The Olivers arrived in Portland the night before the race, five minutes before bib pickup closed.

“Olivier is an artist, and I am an engineer — but we have a lot in common,” says Cordoba. “We are not easily stressed. This is good, but it is also not good.”

Neither of them had read the swimrun rules. They knew they needed a shorty wetsuit and they’d be swimming in shoes but didn’t realize there were a few other mandatory objects: a whistle, an emergency first aid bandage, and a three-metre cord to attach to each other in case of trouble in the water.

“We arrived at the registration desk, and they said, ‘If you don’t have a cord, you cannot race,’” Cordoba says. “We looked at each other and said, ‘What are we going to do?’ We tied the strings from our clothes bags together and said, ‘Look! We have a cord!’”

Early the next morning, with a borrowed whistle, a makeshift bandage and a proper cord, they were at the start line. Nothing could prepare them for what lay ahead.

“You start running across this little island, and then you come to a boat dock that’s three metres high — and you just leap off into the unknown and hit the cold water of the Atlantic,” says Girouard. “It’s out of this world. It’s just sick!”

The water was 13 or 14 C.

“Adrenaline helps,” says Girouard. “You don’t even notice it.”

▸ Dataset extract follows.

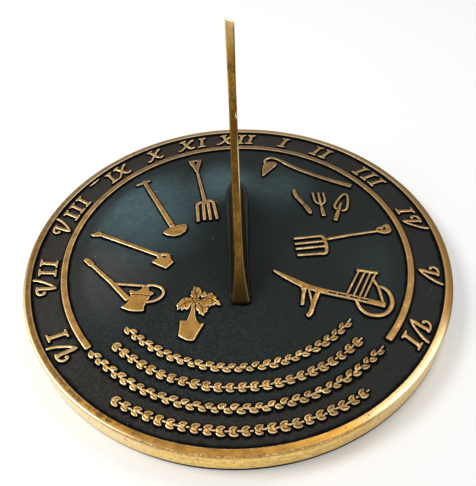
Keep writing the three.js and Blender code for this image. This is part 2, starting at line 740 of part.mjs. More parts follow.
// The foot widens from its square south end to its round north end
function footPlate() {
  const corner = footWidth / 2 - footCornerRound;
  const [neck, shoulder] = [footFlareStart - footSouth, footNorth - footEndLength];
  const side = [];
  for (let i = 0; i < footSideSteps; i += 1) {
    const y = THREE.MathUtils.lerp(neck, shoulder, i / footSideSteps);
    const widened = THREE.MathUtils.smoothstep(y, neck, shoulder);
    side.push(new THREE.Vector2(THREE.MathUtils.lerp(footWidth, footNorthWidth, widened) / 2, y));
  }
  const shape = new THREE.Shape([
    ...arcPoints(-corner, footCornerRound - footSouth, footCornerRound, 180, 270, 3),
    ...arcPoints(corner, footCornerRound - footSouth, footCornerRound, 270, 360, 3),
    ...side,
    ...new THREE.EllipseCurve(0, shoulder, footNorthWidth / 2, footEndLength, 0, Math.PI).getPoints(12),
    ...side.map(({ x, y }) => new THREE.Vector2(-x, y)).reverse(),
  ]);
  return solidOf(new THREE.ExtrudeGeometry(shape, { depth: footThickness, bevelEnabled: false }));
}

function makeGnomon(parent) {
  const blade = stacked(levelShares.map((share) => bladeSection(share * gnomonHeight)));
  const body = [screwSouthInset - footSouth, footNorth - screwNorthInset].reduce((rest, along) =>
    rest.subtract(drill(screwHole, -cutOverrun, screwReach + screwTipClearance).translate([0, along, 0])),
  footPlate().add(blade));
  addMesh(parent, "gnomon", body, bladeBrass);
}

// Screws and washers, hung from the plate's underside

function screwSolid() {
  const head = screwHeadDiameter / 2;
  const shank = screwDiameter / 2;
  const profile = [
    new THREE.Vector2(0, -screwHeadHeight),
    ...arcPoints(head - screwHeadRound, screwHeadRound - screwHeadHeight, screwHeadRound, 270, 360, 3),
    new THREE.Vector2(head, 0),
    new THREE.Vector2(shank, 0),
    new THREE.Vector2(shank, screwLength - screwTipBevel),
    new THREE.Vector2(shank - screwTipBevel, screwLength),
    new THREE.Vector2(0, screwLength),
  ];
  const slot = new THREE.BoxGeometry(screwHeadDiameter + 2 * cutOverrun, screwSlotWidth, 2 * screwSlotDepth);
  return turned(profile, turnedSegments).subtract(solidOf(slot.translate(0, 0, -screwHeadHeight)));
}

function washerSolid() {
  const outer = drill(washerDiameter / 2, 0, washerThickness);
  return outer.subtract(drill(screwHole, -cutOverrun, washerThickness + cutOverrun));
}

function makeScrews() {
  const headSeat = floorUnder - washerThickness;
  ["south", "north"].forEach((end, i) => {
    const { x, y } = screwPlaces()[i];
    addMesh(sundial, `gnomon_washer_${end}`, washerSolid().translate([x, y, headSeat]), zincSteel);
    addMesh(sundial, `gnomon_screw_${end}`, screwSolid().translate([x, y, headSeat]), zincSteel);
  });
}

makePlate();
makeGround();
makeHourRing();
makeNumerals();
makeTools();
makeGarlands();

const gnomonGroup = new THREE.Group();
gnomonGroup.position.set(gnomonEast, 0, groundTop);
gnomonGroup.rotation.z = -gnomonTurn * degree;
sundial.add(gnomonGroup);
makeGnomon(gnomonGroup);
makeScrews();

export default sundial;
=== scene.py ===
"""Cast brass garden sundial: the looks of its plate, raised work and gnomon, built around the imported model.

Lengths are in metres in the dial's own frame: +Z up, +Y along the noon line, and the origin under the middle
of the plate. A size in millimetres is written as a number times MM.
"""

from __future__ import annotations

import logging
import math
from dataclasses import dataclass, field
from enum import Enum
from typing import Callable, Iterable, Protocol, Sequence, Union

import bpy
import numpy as np
from mathutils import Matrix, Vector, noise
from mathutils.geometry import delaunay_2d_cdt
from mathutils.kdtree import KDTree


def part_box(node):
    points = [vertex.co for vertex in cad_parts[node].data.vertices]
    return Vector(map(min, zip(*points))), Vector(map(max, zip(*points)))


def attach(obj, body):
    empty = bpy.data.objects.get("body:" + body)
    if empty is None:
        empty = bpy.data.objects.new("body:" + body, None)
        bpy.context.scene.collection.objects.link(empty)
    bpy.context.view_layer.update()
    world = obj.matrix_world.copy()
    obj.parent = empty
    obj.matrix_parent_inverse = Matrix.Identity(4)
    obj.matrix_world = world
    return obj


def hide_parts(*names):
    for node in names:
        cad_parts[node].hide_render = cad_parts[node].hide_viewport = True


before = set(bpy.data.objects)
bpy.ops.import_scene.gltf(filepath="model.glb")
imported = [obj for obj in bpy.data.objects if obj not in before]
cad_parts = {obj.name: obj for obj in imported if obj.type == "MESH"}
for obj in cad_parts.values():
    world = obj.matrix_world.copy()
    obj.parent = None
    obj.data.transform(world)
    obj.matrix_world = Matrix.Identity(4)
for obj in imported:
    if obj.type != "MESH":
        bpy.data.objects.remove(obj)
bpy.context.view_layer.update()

MM = 0.001
ROOT = "root"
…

“There are no transitions in swimrun. You are like a human amphibian: you get to the water’s edge, and you just keep running.”

“You don’t get to sidle up to the shore and dip your toes in, and say, ‘Oh, the water’s too cold. I’m not sure I want to go in.’ You just go. And when you get out of the water, it’s the same thing.”

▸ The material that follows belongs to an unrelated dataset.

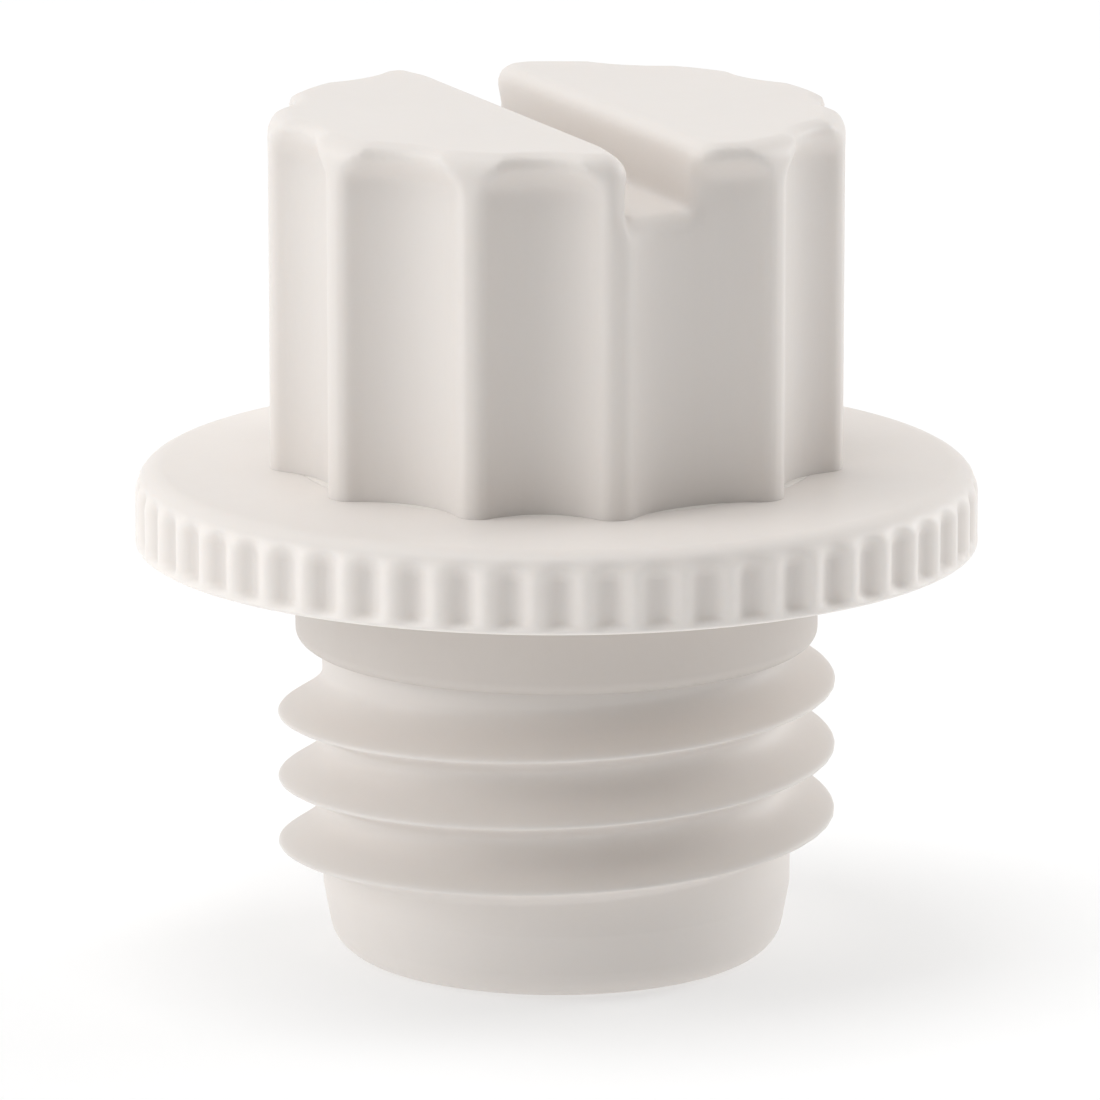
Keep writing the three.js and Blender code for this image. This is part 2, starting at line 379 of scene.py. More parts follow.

Despite their lack of preparation, the two Olivers ended up placing 11th. Two months later, in North Carolina’s Hanging Rock Park, they bettered their previous effort and placed seventh. Those two race results gave them enough points to qualify for the world championships.

Some teams will spend this entire summer in the Stockholm Archipelago, planning routes, practising water entries and exits. A swimrun requires you to think ahead, Cordoba tells me: consider the currents and pick your headings carefully, swim around seaweed and decide whether to pick your way over slippery rocks or clamber up a cliff.

The Olivers can’t afford the luxury of a Swedish training camp. Both work full-time. Cordoba’s tendency is to train too hard and sleep too little. Girouard crams training between the many electroacoustic music projects he’s juggling. For months, the pair has been adding volume to their training, little by little. In early May they ran a 50-mile endurance race in Bear Mountain State Park, N.Y.

“But you can’t run an 80K race every weekend,” says Girouard. “You’ll just exhaust yourself.”

The Olivers’ plan for the summer is a series of “shock weekends” — doing the whole 75K swimrun distance over the course of two or three days, every few weeks, “just to show your body what it’s in for,” Girouard says.

They share the same attitude about competing at ÖTILLÖ.

“We’re really just seeing this as a great adventure,” says Cordoba. When they swim, they joke around and encourage each other, singing along to the Latino hit, La Casa Latina.

  • Hey chico, ¿no le sabes? (Hey dude, don’t you know?)
  • ¡Esta noche, fiesta grande! (Tonight, we’re going to party!)

“We are going to enjoy this race, have fun, make friends. It’s just amazing that we are going to be there.”